South Pointe head football coach Bobby Collins wasn’t pleased with the way his team played last season.

The Stallions’ 8-4 record “isn’t going to do it” for Collins as he enters his third season at the helm.

South Pointe averaged 27.3 points per game last year, but Collins feels like his offense can do better.

“We’ve got to get more efficient on offense,” Collins said. “We want to be able to build on a rhythm for the next three months, so that once we get to training camp in August, we’re not working backwards. We want to make sure everybody knows what to do, how to do it, and we just want to be doing it fast.”

A key component for South Pointe’s offense is Mason Picket-Hicks.

The 5-foot-8 running back led the Stallions with 1,345 all-purpose yards to go with eight touchdowns.

Heading into his senior year, he’s ready to step into a larger role

“I experienced being a leader (last year),” Picket-Hicks said. “It kept the team looking to me to make plays, and I just did it. (This year), I’m still a leader, showing the other backs what to do.”

Two-year starting quarterback Malachi Marshall is graduating, and South Pointe has found his successor in former Fairfield Central quarterback Cameron McMillon.

McMillon, a junior, was a two-year starter at Fairfield Central, passing for 5,714 yards and 55 touchdowns.

Collins is impressed by what McMillon has shown so far in the spring.

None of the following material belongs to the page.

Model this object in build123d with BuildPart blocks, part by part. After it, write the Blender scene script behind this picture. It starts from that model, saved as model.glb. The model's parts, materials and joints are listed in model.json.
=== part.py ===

“(Cameron is) coming off two successful seasons at Fairfield Central,” Collins said. “We just got to get him acclimated to what we do and how we do things at South Pointe, but other than that, he’s been progressing well.”

Collins said his defensive backfield is going to be stout, with junior Fred Reese returning from a 116-tackle season and four-star sophomore J’Zavien Currence finishing the year with a team-leading five interceptions.

However, Collins still wants to see his defense be more opportunistic, reminiscent to how South Pointe used to play.

“We got to create more turnovers on the defensive side of the ball,” Collins said. “That’s our biggest goal. To create more turnovers and we want to be able to score more on defense. I went against South Pointe for five years (as the head coach of Lancaster) before I took this job, and back then, if the ball was in the air for three seconds, we knew those guys were coming down with it, and they were going the other way.”

Reese said that spring practice is going to help the team build chemistry.

“We just have to do the right stuff in the offseason,” Reese said. “Then, when it comes to the season, we’ll just put everything together. From there, we just have to go out and get the win.”

South Pointe starts its season at home against Spartanburg on August 23.